Imposte

Finanziamenti dei soci al test interessi

di Paolo Meneghetti

La disciplina contabile dei finanziamenti infruttiferi concessi dal socio alla propria società è stata sensibilmente rivoluzionata con il criterio del costo ammortizzato: criterio con il quale la società finanziata deve rilevare il debito attualizzandolo tenendo conto degli interessi attivi e passivi figurativi.

Questo criterio è obbligatorio nel caso in cui la società si qualifichi come macro impresa secondo i parametri di cui all’articolo 2435-bis del Codice civile, mentre è facoltativo negli altri casi.

L’inserimento degli interessi attivi e passivi “figurativi” nel conto economico genera a sua volta interrogativi di carattere fiscale sia per quanto attiene la determinazione dell’imponibile Ires sia per quanto attiene al calcolo dell’Ace.

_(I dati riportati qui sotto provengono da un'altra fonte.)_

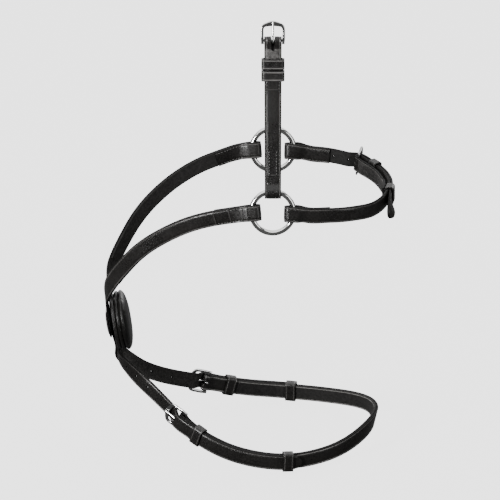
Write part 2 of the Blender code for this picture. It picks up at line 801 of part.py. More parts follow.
def build_chin_fittings(route, parts, leather, steel):
    far_heel, near_heel = chin_heels(route)
    low = -top_of(CHIN_PADDING) - PADDING_EASE
    high = top_of(CHIN_LEATHER) + BILLET_GAP + NOSE_LEATHER
    for side, heel, way, places in (
        ("near", near_heel, -1, NEAR_KEEPERS), ("far", far_heel, 1, FAR_KEEPERS),
    ):
        frame_seat = Seat(route, heel, 0, -way, FRAME_TILT)
        build_buckle(f"{side}_chin", frame_seat, frame_seat, steel, parts)
        for kind, x in zip(("fixed", "loose"), places):
            s = place_at_x(route, x, 1 if side == "far" else -1)
            keeper(f"{side}_chin_{kind}_keeper", Seat(route, s, 0, 1), STRAP_WIDTH / 2,
                   low, high, leather, parts)


def build_cheek_strap(parts, cutters, leather, steel):
    route = cheek_route()
    outer = layer(CHEEK_LEATHER)
    heel = CHEEK_LENGTH

    def width(s):
        return CHEEK_WIDTH_FOOT + (CHEEK_WIDTH_TOP - CHEEK_WIDTH_FOOT) * s / CHEEK_LENGTH

    foot = fold_points(0, CHEEK_BORE, CHEEK_LEATHER, outer, -outer, LOOP_TAPER, 1)
    top = fold_points(heel, FOLD_BORE, CHEEK_LEATHER, outer, -outer, FOLD_TAPER, -1)
    foot_tail = stations(RETURN_LENGTH, LOOP_TAPER + 4 * MM, lambda s: -outer)
    top_tail = stations(heel - CHEEK_RETURN, heel - FOLD_TAPER - 4 * MM, lambda s: -outer)
    body = stations(LOOP_TAPER + 4 * MM, heel - FOLD_TAPER - 4 * MM, lambda s: outer)
    path = foot_tail + foot + body + (top_tail + top)[::-1]
    item = strip("cheek_strap", route, path, CHEEK_LEATHER, width, leather, parts)
    swing = route.frame(0)[0]
    item.data.transform(Matrix.Translation(-swing))
    item.matrix_world = Matrix.Translation(swing)
    seat = Seat(route, heel, 0, 1)
    add_cut(item, slot_cutter("cheek_slot", seat, cutters))
    build_buckle("cheek", seat, seat, steel, parts)
    low = -layer(CHEEK_LEATHER) - CHEEK_LEATHER / 2
    high = -low + CHEEK_BILLET_ROOM
    for kind, back in (("fixed", 23.5 * MM), ("loose", 35.3 * MM)):
        keeper(f"cheek_{kind}_keeper", Seat(route, heel - back, 0, 1),
               CHEEK_WIDTH_TOP / 2 + 0.9 * MM, low, high, leather, parts)


def build_jaw(parts, cutters, leather, steel):
    route = jaw_route()
    outer = layer(JAW_LEATHER)
    heel = route.nearest(JAW_HEEL)
    end = route.length
    near = ring_loop(end, JAW_LEATHER, outer, -1)
    near_tail = stations(end - RETURN_LENGTH, end - LOOP_END - 4 * MM, lambda s: -outer)
    spread = -outer - KEEPER_LEATHER - 2 * JAW_KEEPER_ROOM - GAP
    turn = fold_points(heel, FOLD_BORE, JAW_LEATHER, outer, spread, FOLD_TAPER, 1)
    tail = stations(heel + JAW_RETURN, heel + FOLD_TAPER + 4 * MM, lambda s: spread)
    body = stations(heel + FOLD_TAPER + 4 * MM, end - LOOP_END - 4 * MM, lambda s: outer)
    strap = strip("jaw_strap", route, tail + turn + body + (near_tail + near)[::-1],
                  JAW_LEATHER, even_width(STRAP_WIDTH), leather, parts)
    frame_seat = Seat(route, heel, 0, -1, JAW_FRAME_TILT)
    add_cut(strap, slot_cutter("jaw_slot", Seat(route, heel, 0, -1), cutters))
    build_buckle("jaw", frame_seat, frame_seat, steel, parts)

    ridge = top_of(JAW_LEATHER) + BILLET_GAP + JAW_LEATHER / 2
    loose = route.nearest(JAW_LOOSE)
    fixed = heel + JAW_FIXED
    billet, tip_end = jaw_billet_route(route, loose)
    keys = [(LOOP_END, outer)] + billet_heights(heel, 1, outer, JAW_LEATHER, JAW_LEATHER, tip_end)
    height = heights(*keys)
    turn = ring_loop(0, JAW_LEATHER, outer, 1)
    tail = stations(RETURN_LENGTH, LOOP_END + 4 * MM, lambda s: -outer)
    body = stations(LOOP_END + 4 * MM, tip_end - TIP_LENGTH - 4 * MM, height)
    item = strip("jaw_billet", billet, tail + turn + body + tip_stations(tip_end, 1, height),
                 JAW_LEATHER, pointed_width(STRAP_WIDTH, tip_end, 1), leather, parts)
    places = [route.nearest(Vector(p) * MM) for p in JAW_HOLES]
    add_cut(item, holes_cutter("jaw_holes", route, places, outer, cutters))
    add_cut(item, tongue_clearance("jaw_tongue_slot", frame_seat, LIFT, cutters))

    high = ridge + JAW_LEATHER / 2
    keeper("jaw_fixed_keeper", Seat(route, fixed, 0, 1), STRAP_WIDTH / 2,
           outer - JAW_LEATHER / 2, high, leather, parts, JAW_KEEPER_ROOM)
    keeper("jaw_loose_keeper", Seat(route, loose, 0, 1), STRAP_WIDTH / 2,
           outer - JAW_LEATHER / 2, high, leather, parts, JAW_LOOSE_ROOM)


def jaw_billet_route(route, loose):
    """The jaw route up to the loose keeper, then the free tip, turned down."""
    steps = np.linspace(0, loose + KEEPER_LENGTH / 2, 24)
    frames = [route.frame(s) for s in steps]
    points = [f[0] for f in frames]
    facings = [f[3] for f in frames]
    start, face = points[-1], facings[-1]
    radius = FREE_TIP / FREE_TIP_TURN
    for share in (0.2, 0.4, 0.6, 0.8, 1):
        angle = FREE_TIP_TURN * share
        drop = Vector((FREE_TIP_SIDE * share, -radius * math.sin(angle),
                       -radius * (1 - math.cos(angle))))
        points.append(start + drop)
        facings.append(face.lerp(Vector(FREE_TIP_FACE), share).normalized())
    billet = Route(points, facings)
    return billet, billet.length


def build_pad(parts, leather, soft):
    turn = Matrix((PAD_UP, PAD_OUT.cross(PAD_UP), PAD_OUT)).transposed().to_4x4()

    def raised(height):
        return Matrix.Translation(PAD_OUT * height) @ turn

    r, depth = CUSHION_RADIUS, CUSHION_DEPTH
    lobes = (
        (3.4, 1), (1.4, 0.95), (0.5, 0.84), (0.8, 0.73), (1.8, 0.66), (0.8, 0.59),
        (0, 0.48), (0.7, 0.36), (2.4, 0.25), (5, 0.15), (9, 0.07), (13, 0.02),
    )
    cushion = [(0, depth)] + [(r - inset * MM, depth * share) for inset, share in lobes]
    cushion += [(CUSHION_FLAT, 0), (0, 0)]
    turned("nose_pad_cushion", cushion, raised(0), 36, soft, parts)
    base = CUSHION_DEPTH + GAP
    top = base + BACKING_DEPTH
    edge = 0.6 * MM
    backing = [
        (0, top), (BACKING_RADIUS - edge, top), (BACKING_RADIUS, top - edge),
        (BACKING_RADIUS, base + edge), (BACKING_RADIUS - edge, base), (0, base),
    ]
    turned("nose_pad_backing", backing, raised(0), 36, leather, parts)
    foot = top + 2 * PAD_GAP + GAP + 2 * NOSE_LEATHER
    crown = foot + CAP_DEPTH
    cap = [
        (0, crown), (6 * MM, crown - 0.3 * MM), (11 * MM, crown - 0.9 * MM),
        (14 * MM, crown - 1.7 * MM), (CAP_RADIUS, crown - 2.5 * MM),
        (CAP_RADIUS - 0.3 * MM, foot), (0, foot),
    ]
    turned("nose_pad_cap", cap, raised(0), 32, leather, parts)


def main():
    clear_scene()
    parts = new_collection("mexican_noseband")
    cutters = new_collection("cutters")
    leather = leather_material("strap_leather")
    lining = new_material("lining_leather", (0.02, 0.018, 0.017), 0.6, 0)
    soft = new_material("pad_leather", (0.013, 0.012, 0.012), 0.3, 0)
    steel = steel_material("stainless_steel")

    ring("near_ring", NEAR_RING, steel, parts)
    ring("far_ring", FAR_RING, steel, parts)
    route = eight_route()
    build_nose_straps(route, parts, cutters, leather, lining)
    build_chin_strap(route, parts, leather, lining, cutters)
    build_chin_fittings(route, parts, leather, steel)
    build_cheek_strap(parts, cutters, leather, steel)
    build_jaw(parts, cutters, leather, steel)
    build_pad(parts, leather, soft)


main()
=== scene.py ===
"""Looks of a figure-eight noseband: black bridle leather, steel fittings and a nose pad."""

import math
from functools import partialmethod

import bpy
import numpy as np
from mathutils import Matrix, Vector


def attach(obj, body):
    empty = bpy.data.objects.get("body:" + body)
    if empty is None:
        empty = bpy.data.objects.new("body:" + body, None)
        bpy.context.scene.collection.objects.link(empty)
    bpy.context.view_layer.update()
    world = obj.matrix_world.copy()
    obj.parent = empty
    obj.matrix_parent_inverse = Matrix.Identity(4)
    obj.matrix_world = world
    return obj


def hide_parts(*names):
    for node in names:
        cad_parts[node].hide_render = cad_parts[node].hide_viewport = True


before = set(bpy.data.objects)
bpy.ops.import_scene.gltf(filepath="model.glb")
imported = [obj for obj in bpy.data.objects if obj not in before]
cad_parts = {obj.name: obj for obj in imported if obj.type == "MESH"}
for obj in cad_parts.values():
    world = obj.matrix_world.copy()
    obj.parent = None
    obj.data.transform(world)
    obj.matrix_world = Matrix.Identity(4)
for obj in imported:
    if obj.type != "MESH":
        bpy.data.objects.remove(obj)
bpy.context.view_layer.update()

MM = 0.001


# Materials

class Value:
    """A shader socket that can be used in sums."""

    def __init__(self, tree, socket):
        self.tree = tree
        self.socket = socket

    def _math(self, operation, other=0.0, swap=False):
        node = self.tree.nodes.new("ShaderNodeMath")
        node.operation = operation
        for slot, term in zip(node.inputs, (other, self) if swap else (self, other)):
            if isinstance(term, Value):
                self.tree.links.new(term.socket, slot)
            else:
                slot.default_value = term
        return Value(self.tree, node.outputs[0])

    __add__ = __radd__ = partialmethod(_math, "ADD")
    __sub__ = partialmethod(_math, "SUBTRACT")
    __rsub__ = partialmethod(_math, "SUBTRACT", swap=True)
    __mul__ = __rmul__ = partialmethod(_math, "MULTIPLY")
    __truediv__ = partialmethod(_math, "DIVIDE")
    above = partialmethod(_math, "GREATER_THAN")
    below = partialmethod(_math, "LESS_THAN")
    highest = partialmethod(_math, "MAXIMUM")
    size = partialmethod(_math, "ABSOLUTE")

    def ridge(self, reach, peak=1.0):
        """Peak where this value is 0, falling to 0 over reach times peak on both sides."""
        return (peak - self.size() / reach).highest(0.0)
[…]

Queste vicende sono state analizzate dai due Dm dell’Economia emanati il 3 agosto scorso (d’ora in avanti decreto Ace e decreto Oic) ma le ricadute fiscali non sono sempre del tutto chiare quindi un intervento di sistematizzazione sarebbe auspicabile. In primo luogo è necessario distinguere due opzioni alternative:

Gli interessi attivi figurativi sono da considerare apporto del socio e quindi imputati direttamente quale riserve di patrimonio netto;

Gli interessi attivi sono da considerare provento e allocati nell’area C del conto economico.

Nel primo caso l’incremento di patrimonio netto generato dalla iscrizione della riserva da apporto non produce alcun effetto ai fini Ace, in base al disposto dell’articolo 5, comma 5 del decreto Ace e quindi sarà una posta da non considerare quale conferimento in denaro dei soci. Il problema si sposta sugli interessi passivi “figurativi” calcolati applicando il tasso di mercato al debito attualizzato.

Questa posta transita nel conto economico ma non può essere dedotta dall’imponibile giusta il disposto dell’articolo 1 del decreto Oic secondo cui, se sia scelta la via della imputazione a patrimonio netto, i componenti positivi o negativi rilevano solo in base al tasso contrattuale (e non quello di mercato), tasso che nei finanziamenti infruttiferi è pari a zero. Pertanto non si ha alcuna deduzione fiscale.

Resta però il problema di un componente negativo che deprime l’utile civilistico, il quale accantonato a riserva genera un minor incremento rilevante ai fini Ace. Logica vorrebbe che nel calcolo dell’incremento Ace si considerasse l’utile aumentato di quei componenti negativi, poiché diversamente la società subirebbe una doppia penalizzazione.

Nel secondo caso gli interessi attivi e passivi saranno rilevanti anche dal punto di vista fiscale, come annota anche la relazione governativa, poiché la loro sterilizzazione opera solo nell’ipotesi in cui si scelga il metodo della imputazione a patrimonio netto. Rilevanti nel senso di componenti che concorrono a formare l’imponibile Ires del periodo d’imposta.

Ma quali riflessi ai fini Ace? Applicando la disposizione dell’articolo 5 comma 5 del decreto Ace si arriverebbe alla conclusione che qualunque incremento di patrimonio netto derivante da finanziamenti infruttiferi vada escluso dal calcolo dell’Ace, e quindi sembra che l’utile di esercizio debba essere depurato degli interessi attivi figurativi per calcolare l’incremento rilevante ai fini Ace, ma poi bisogna capire quale sarà il trattamento di quelli passivi che sono iscritti a conto economico e sono del tutto fiscalmente rilevanti.

Anche in questa ipotesi sarebbe logico, sempre ai fini Ace, depurare l’utile di questa posta negativa, ma questo passaggio interpretativo dovrebbe essere confermato dalle Entrate.